What makes you a good teacher?
I treat my students like they’re just like me (because they are). We’ve all got the hunger to create, and to the degree in which you’ve been working toward your career, that’s how much evolved you are. I believe we can all be brilliant artists — but we must feel inspired. So my job is to inspire, by example, so that every one of us can be constantly tapping into our intuitive nature, our souls. I teach in order to free souls to the joy of their self-awareness and expression. I help my students find their way back to their innocent, primal selves, and I give them some tools for being able to find that space on their own, when they’re back home.

What has quilting contributed to the quality of your life and to women and men in general?

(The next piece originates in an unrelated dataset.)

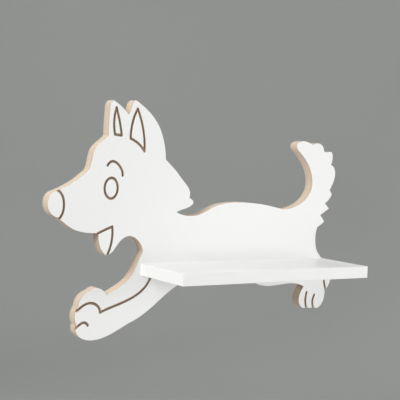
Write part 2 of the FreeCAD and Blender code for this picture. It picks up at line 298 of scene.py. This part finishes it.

The act of quilting, when practiced without worry or judgment, is one of those wonderful processes that cause us to center our energy in our bodies. We relax, we enjoy, we are happy. Therefore we let go of stress, and therefore we heal. Few activities in our lives allow us to be happy. When we find the time to sit down and do these purely creative things, we give our bodies and our souls great gifts toward being whole and healthy, and quilting is legal.

Congratulations to Susan and the other teachers who were nominated for this award, including Pamela Allen, Laura Blanchard, Susan Cleveland, Rosalie Dace, Ellen Anne Eddy, Beth Ferrier, Cathy Franks, Linda Hahn, Carol Lewis, Merry May, Pam Mostek, Sue Nickels, Linda Poole, Jane Sassaman, Anne Smith, Cyndi Souder and Deb Tucker.